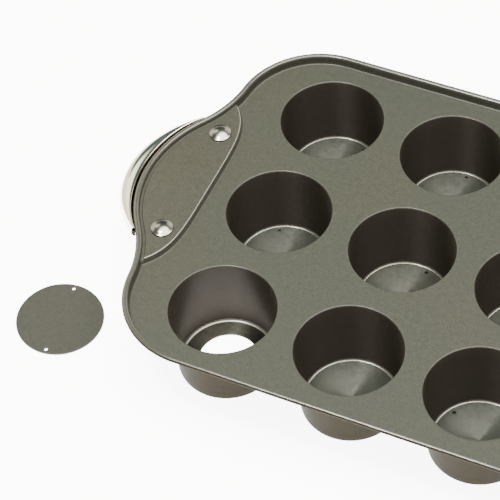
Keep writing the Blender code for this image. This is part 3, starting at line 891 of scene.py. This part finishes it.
def make_rivet(node, materials):
    """Button-headed rivet: low dome with a rounded edge, shank and clinched tail."""
    low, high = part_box(node)
    centre = (low + high) / 2
    radius = (high.y - low.y) / 2
    seat = LEAF_HEIGHT
    dome = high.z - seat
    profile = [(0.0, high.z)]
    cap = RIVET_DOME_RISE * dome
    sphere = ((RIVET_DOME_WIDTH * radius) ** 2 + cap ** 2) / (2 * cap)
    for k in range(1, RIVET_DOME_STEPS + 1):
        r = RIVET_DOME_WIDTH * radius * k / RIVET_DOME_STEPS
        profile.append((r, high.z - sphere + math.sqrt(sphere ** 2 - r * r)))
    edge_rise = (profile[-1][1] - seat) / math.sin(RIVET_EDGE_TURN)
    for a in arc_angles(RIVET_EDGE_TURN, 0.0, RIVET_EDGE_STEPS)[1:]:
        width = RIVET_DOME_WIDTH + (1 - RIVET_DOME_WIDTH) * math.cos(a)
        profile.append((radius * width, seat + edge_rise * math.sin(a)))
    profile.append((radius * RIVET_SEAT_WIDTH, seat - RIVET_SEAT_DEPTH))
    profile.append((RIVET_SHANK_RADIUS, seat - RIVET_SEAT_DEPTH))
    tail_top = HANDLE_TOP - HANDLE_SHEET
    profile.append((RIVET_SHANK_RADIUS, tail_top - RIVET_TAIL_GAP))
    profile.append((RIVET_TAIL_RADIUS * RIVET_TAIL_TOP_WIDTH, tail_top - RIVET_TAIL_GAP))
    profile.append((RIVET_TAIL_RADIUS, tail_top - RIVET_TAIL_BEVEL))
    depth = tail_top - low.z
    for a in arc_angles(0.0, RIVET_TAIL_TURN, RIVET_TAIL_STEPS):
        width = RIVET_TAIL_FLAT + (1 - RIVET_TAIL_FLAT) * math.cos(a)
        fall = RIVET_TAIL_WALL + (1 - RIVET_TAIL_WALL) * math.sin(a)
        profile.append((RIVET_TAIL_RADIUS * width, tail_top - depth * fall))
    profile.append((0.0, profile[-1][1]))
    return turned_mesh(f"{node}_fine", profile, RIVET_SIDES, materials, centre, STEEL_SMOOTH_ANGLE)


def new_material(name):
    finish = bpy.data.materials.new(name)
    finish.use_nodes = True
    nodes = finish.node_tree.nodes
    return finish, nodes, finish.node_tree.links, nodes["Principled BSDF"]


def noise(nodes, links, coordinates, scale, detail):
    node = nodes.new("ShaderNodeTexNoise")
    node.inputs["Scale"].default_value = scale
    node.inputs["Detail"].default_value = detail
    node.inputs["Roughness"].default_value = NOISE_ROUGHNESS
    links.new(coordinates, node.inputs["Vector"])
    return node.outputs["Fac"]


def ramp(nodes, links, value, stops):
    """Colours by a value, from (place, colour) stops."""
    node = nodes.new("ShaderNodeValToRGB")
    node.color_ramp.elements.remove(node.color_ramp.elements[1])
    for k, (place, colour) in enumerate(stops):
        element = node.color_ramp.elements[0] if k == 0 else node.color_ramp.elements.new(place)
        element.position = place
        element.color = (*colour, 1.0)
    links.new(value, node.inputs["Fac"])
    return node.outputs["Color"]


def multiply(nodes, links, first, second):
    mix = nodes.new("ShaderNodeMix")
    mix.data_type = "RGBA"
    mix.blend_type = "MULTIPLY"
    mix.inputs["Factor"].default_value = 1.0
    links.new(first, mix.inputs["A"])
    links.new(second, mix.inputs["B"])
    return mix.outputs["Result"]


def shades(nodes, links, noise_value, darker, lighter):
    """Two tones, mixed by a noise."""
    return ramp(nodes, links, noise_value, [(NOISE_LOW, darker), (NOISE_HIGH, lighter)])


def map_range(nodes, links, value, low, high):
    """A number that follows a noise from low to high."""
    node = nodes.new("ShaderNodeMapRange")
    node.inputs["From Min"].default_value = NOISE_LOW
    node.inputs["From Max"].default_value = NOISE_HIGH
    node.inputs["To Min"].default_value = low
    node.inputs["To Max"].default_value = high
    links.new(value, node.inputs["Value"])
    return node.outputs["Result"]


def bump(nodes, links, height, strength, distance):
    node = nodes.new("ShaderNodeBump")
    node.inputs["Strength"].default_value = strength
    node.inputs["Distance"].default_value = distance
    links.new(height, node.inputs["Height"])
    return node.outputs["Normal"]


def browned_ends(nodes, links, place):
    """The coat is a little browner towards both grips."""
    split = nodes.new("ShaderNodeSeparateXYZ")
    links.new(place, split.inputs["Vector"])
    away = nodes.new("ShaderNodeMath")
    away.operation = "ABSOLUTE"
    links.new(split.outputs["X"], away.inputs[0])
    share = smooth_step(nodes, links, away.outputs["Value"], *BROWN_FROM_TO)
    return ramp(nodes, links, share, [(0.0, MIDDLE_TINGE), (1.0, BROWN)])


def coating(name, tone, roughness, gloss, speckle, tooth=COAT_TOOTH):
    """Non-stick coat: a dark satin grey with a fine sprayed grain and faint large-scale drift."""
    finish, nodes, links, shader = new_material(name)
    place = nodes.new("ShaderNodeTexCoord").outputs["Object"]
    grain = noise(nodes, links, place, GRAIN_SCALE, GRAIN_DETAIL)
    mottle = noise(nodes, links, place, MOTTLE_SCALE, CLOUD_DETAIL)
    drift = noise(nodes, links, place, DRIFT_SCALE, CLOUD_DETAIL)
    darker = tuple(c * (1 - speckle) for c in tone)
    lighter = tuple(c * (1 + speckle) for c in tone)
    fine = shades(nodes, links, grain, darker, lighter)
    coarse = shades(nodes, links, mottle, *MOTTLE_TONES)
    tint = shades(nodes, links, drift, *DRIFT_TONES)
    colour = multiply(nodes, links, multiply(nodes, links, fine, coarse), tint)
    colour = multiply(nodes, links, colour, browned_ends(nodes, links, place))
    links.new(colour, shader.inputs["Base Color"])
    rough = map_range(nodes, links, mottle, roughness - COAT_ROUGHNESS_SWING,
                      roughness + COAT_ROUGHNESS_SWING)
    links.new(rough, shader.inputs["Roughness"])
    shader.inputs["Specular IOR Level"].default_value = gloss
    links.new(bump(nodes, links, grain, tooth, COAT_TOOTH_DEPTH), shader.inputs["Normal"])
    return finish


def turned_coating(name, tone, roughness, gloss, anisotropy, metallic, turning=None):
    """The same coat over turned metal: its sheen fans out from the middle of the turning, which is
    that of a UV map or, without one, the object's own."""
    finish = coating(name, tone, roughness, gloss, TURNED_SPECKLE, TURNED_TOOTH)
    nodes = finish.node_tree.nodes
    shader = nodes["Principled BSDF"]
    tangent = nodes.new("ShaderNodeTangent")
    if turning is None:
        tangent.direction_type = "RADIAL"
        tangent.axis = "Z"
    else:
        tangent.direction_type = "UV_MAP"
        tangent.uv_map = turning
    finish.node_tree.links.new(tangent.outputs["Tangent"], shader.inputs["Tangent"])
    shader.inputs["Anisotropic"].default_value = anisotropy
    shader.inputs["Anisotropic Rotation"].default_value = TURNED_ROTATION
    shader.inputs["Metallic"].default_value = metallic
    return finish


def polished_steel(name, roughness, tone):
    """Bright polished steel with very faint polishing drift."""
    finish, nodes, links, shader = new_material(name)
    place = nodes.new("ShaderNodeTexCoord").outputs["Object"]
    haze = noise(nodes, links, place, HAZE_SCALE, CLOUD_DETAIL)
    duller = tuple(c * STEEL_DULLING for c in tone)
    links.new(shades(nodes, links, haze, duller, tone), shader.inputs["Base Color"])
    rough = map_range(nodes, links, haze, roughness - STEEL_ROUGHNESS_SWING,
                      roughness + STEEL_ROUGHNESS_SWING)
    links.new(rough, shader.inputs["Roughness"])
    shader.inputs["Metallic"].default_value = 1.0
    links.new(bump(nodes, links, haze, STEEL_WAVE, STEEL_WAVE_DEPTH), shader.inputs["Normal"])
    return finish


def make_floor():
    """A pale round floor that glows like a lit studio sweep."""
    mesh = bpy.data.meshes.new("floor")
    edge = [(x, y, 0.0) for x, y in ring((0.0, 0.0), FLOOR_RADIUS, FLOOR_SIDES)]
    mesh.from_pydata(edge, [], [tuple(range(FLOOR_SIDES))])
    floor = bpy.data.objects.new("floor", mesh)
    bpy.context.scene.collection.objects.link(floor)
    floor.location.z = FLOOR_HEIGHT - FLOOR_GAP
    finish, _, _, shader = new_material("floor_white")
    shader.inputs["Base Color"].default_value = FLOOR_TONE
    shader.inputs["Roughness"].default_value = FLOOR_ROUGHNESS
    shader.inputs["Specular IOR Level"].default_value = FLOOR_GLOSS
    shader.inputs["Emission Color"].default_value = FLOOR_GLOW_TONE
    shader.inputs["Emission Strength"].default_value = FLOOR_GLOW
    mesh.materials.append(finish)


def smooth_step(nodes, links, value, low, high):
    node = nodes.new("ShaderNodeMapRange")
    node.interpolation_type = "SMOOTHSTEP"
    node.inputs["From Min"].default_value = low
    node.inputs["From Max"].default_value = high
    links.new(value, node.inputs["Value"])
    return node.outputs["Result"]


def blend(nodes, links, share, first, second):
    """Mixes two colours; the second is a socket or a plain colour."""
    mix = nodes.new("ShaderNodeMix")
    mix.data_type = "RGBA"
    links.new(share, mix.inputs["Factor"])
    links.new(first, mix.inputs["A"])
    if isinstance(second, tuple):
        mix.inputs["B"].default_value = (*second, 1.0)
    else:
        links.new(second, mix.inputs["B"])
    return mix.outputs["Result"]


def along(nodes, links, direction, axis):
    """How far a direction points along an axis."""
    node = nodes.new("ShaderNodeVectorMath")
    node.operation = "DOT_PRODUCT"
    node.inputs[1].default_value = Vector(axis).normalized()
    links.new(direction, node.inputs[0])
    return node.outputs["Value"]


def patch(nodes, links, direction, room, colour, axis, edge):
    """The room with a soft-edged round patch of a colour in it."""
    share = smooth_step(nodes, links, along(nodes, links, direction, axis), *edge)
    return blend(nodes, links, share, room, colour)


def make_world():
    """A soft studio: a wide light overhead, a pale wall behind, a dim room on the viewer's side,
    and a dark and a cream patch for the polished handle to mirror."""
    world = bpy.data.worlds.new("studio")
    bpy.context.scene.world = world
    world.use_nodes = True
    nodes = world.node_tree.nodes
    links = world.node_tree.links
    direction = nodes.new("ShaderNodeTexCoord").outputs["Generated"]
    split = nodes.new("ShaderNodeSeparateXYZ")
    links.new(direction, split.inputs["Vector"])
    front = ramp(nodes, links, split.outputs["Z"], ROOM_FRONT)
    back = ramp(nodes, links, split.outputs["Z"], ROOM_BACK)
    behind = smooth_step(nodes, links, along(nodes, links, direction, WALL_AXIS), *WALL_EDGE)
    room = blend(nodes, links, behind, front, back)
    room = patch(nodes, links, direction, room, SHADE, SHADE_AXIS, SHADE_EDGE)
    room = patch(nodes, links, direction, room, SIDE, SIDE_AXIS, SIDE_EDGE)
    room = patch(nodes, links, direction, room, OVERHEAD, OVERHEAD_AXIS, OVERHEAD_EDGE)
    nodes["Background"].inputs["Strength"].default_value = ROOM_BRIGHTNESS
    links.new(room, nodes["Background"].inputs["Color"])


def make_key_light():
    """A small soft box above the front left, for the sheen on the turned bottoms and the rivets."""
    data = bpy.data.lights.new("key", "AREA")
    data.shape = "SQUARE"
    data.size = KEY_SIZE
    data.energy = KEY_POWER
    data.color = KEY_TONE
    key = bpy.data.objects.new("key", data)
    bpy.context.scene.collection.objects.link(key)
    key.location = KEY_PLACE
    key.rotation_euler = Vector(KEY_PLACE).to_track_quat("Z", "Y").to_euler()


def make_camera():
    """The photograph's own viewing angle."""
    data = bpy.data.cameras.new("camera")
    data.lens = CAMERA_LENS
    data.sensor_width = CAMERA_SENSOR
    data.clip_start = CAMERA_NEAR
    data.clip_end = CAMERA_FAR
    camera = bpy.data.objects.new("camera", data)
    bpy.context.scene.collection.objects.link(camera)
    a, e = CAMERA_AZIMUTH, CAMERA_ELEVATION
    back = Vector((math.sin(a) * math.cos(e), -math.cos(a) * math.cos(e), math.sin(e)))
    level = back.to_track_quat("Z", "Y").to_matrix()
    roll = Matrix.Rotation(CAMERA_ROLL, 3, "Z")
    place = Matrix.Translation(Vector(CAMERA_AIM) + back * CAMERA_DISTANCE)
    camera.matrix_world = place @ (level @ roll).to_4x4()
    bpy.context.scene.camera = camera


def build():
    make_camera()
    face = coating("coating_face", **FACE_COAT)
    # painted shade and warm bounce on the undersides and outer faces
    outside_shaded = coating("coating_outside_painted_shade", **OUTSIDE_SHADE_COAT)
    # painted shade inside the cups
    wall = turned_coating("coating_wall_painted_shade", **WALL_SHADE_COAT)
    ledge = turned_coating("coating_ledge", **LEDGE_COAT)
    # painted highlight on the cups' base fillets
    foot = turned_coating("coating_foot_highlight", **FOOT_HIGHLIGHT_COAT)
    # painted highlight along the leaf's shoulder
    shoulder_highlight = coating("coating_shoulder_highlight", **SHOULDER_HIGHLIGHT_COAT)
    bead = coating("coating_bead", **BEAD_COAT)
    disc_face = turned_coating("coating_bottom", **DISC_COAT)
    loose_face = coating("coating_loose_bottom", **LOOSE_COAT)
    steel = polished_steel("polished_steel", **HANDLE_STEEL)
    rivet_steel = polished_steel("rivet_steel", **RIVET_STEEL)
    for finish in (wall, outside_shaded):
        finish.node_tree.nodes["Principled BSDF"].inputs["Specular Tint"].default_value = WARM_SHEEN
    shell = make_shell([face, outside_shaded, wall, ledge, foot, bead, shoulder_highlight])
    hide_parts("deck", *[f"cup_{cup}" for cup in CUPS])
    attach(shell, "pan")
    for cup in CUPS:
        disc = make_disc(cup, [loose_face if cup == LOOSE_CUP else disc_face])
        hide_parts(f"disc_{cup}")
        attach(disc, f"bottom_{cup}")
    for end in ("left", "right"):
        handle = make_handle(end, [steel])
        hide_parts(f"handle_{end}")
        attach(handle, "pan")
    for node in sorted(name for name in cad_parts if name.startswith("rivet_")):
        rivet = make_rivet(node, [rivet_steel])
        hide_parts(node)
        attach(rivet, "pan")
    make_floor()
    make_world()
    make_key_light()


build()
_ _ _ _
**The problem**
Extract every line above that contains the word "scene".

**Solution for this task**
Keep writing the Blender code for this image. This is part 3, starting at line 891 of scene.py. This part finishes it.
    bpy.context.scene.collection.objects.link(floor)
    bpy.context.scene.world = world
    bpy.context.scene.collection.objects.link(key)
    bpy.context.scene.collection.objects.link(camera)
    bpy.context.scene.camera = camera